When Chavez became famous, he was based in the Central Valley, but he had his roots in Oxnard. His family moved to Ventura County when he was a boy, and he worked in the fields around Oxnard as a teenager. In the 1950s, he started his activism with the Oxnard-based Community Service Organization.

Sunday’s event at Chavez School was a blend of union rally and cultural celebration. Aztec dancers entertained the crowd first, followed by a speech from Arturo Rodriguez, president of the United Farm Workers since Chavez, the union’s co-founder and first president, died in 1993.

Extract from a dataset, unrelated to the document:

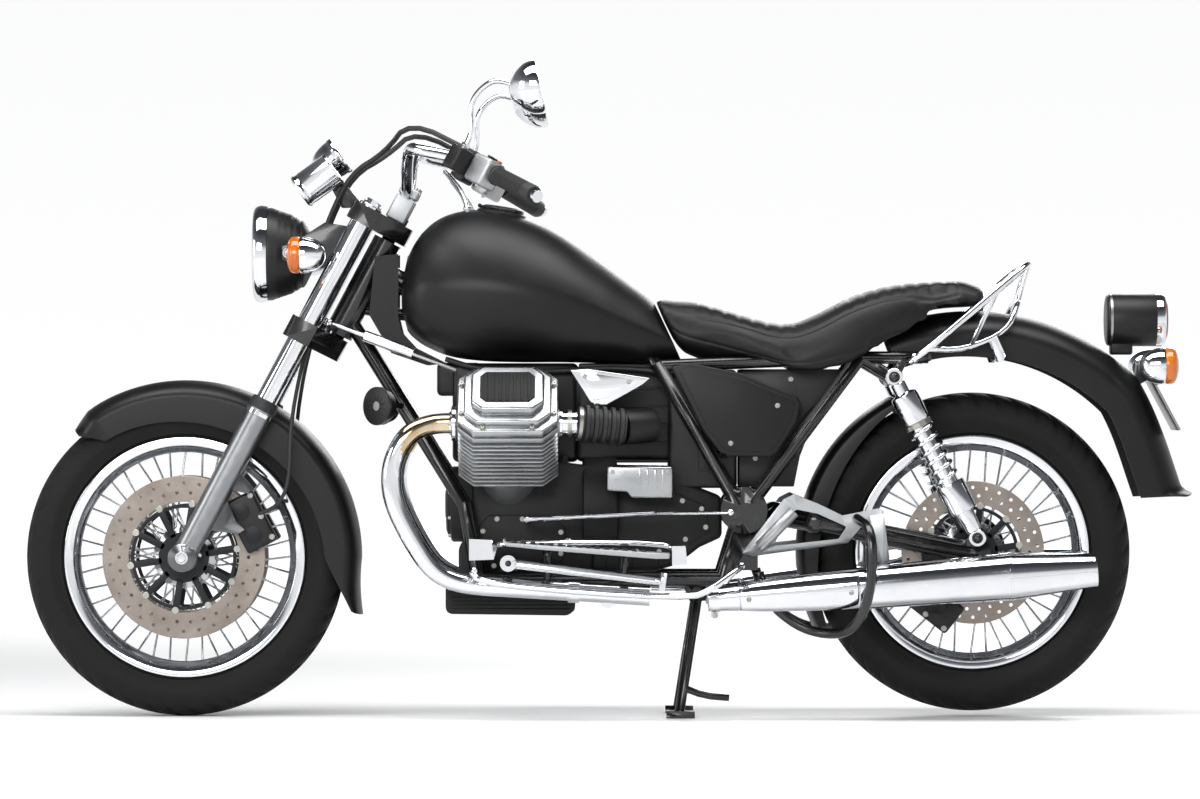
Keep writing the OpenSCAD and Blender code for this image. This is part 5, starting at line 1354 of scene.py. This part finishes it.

Speaking in Spanish, Rodriguez talked about the union’s triumphs and current battles. Wages and working conditions are much better than they were when the UFW started in 1962, but farm workers are still subject to discrimination and abuse, he said.

He added that one of the UFW’s biggest victories in recent years was in Ventura: the unionization of PictSweet, now under new ownership and known as California Mushroom Farm. It was "a victory for all us."

To celebrate the UFW’s 50th anniversary, the organizers of Sunday’s event presented 50 people with plaques to acknowledge their work on behalf of farmworkers in Ventura County.

"It was wonderful that these people get recognized for their work," said Mary Pinto-Casillas, who accepted an award on behalf of her father, Arturo Casillas. "It highlights the struggle that farmworkers have gone through and that they’re still going through."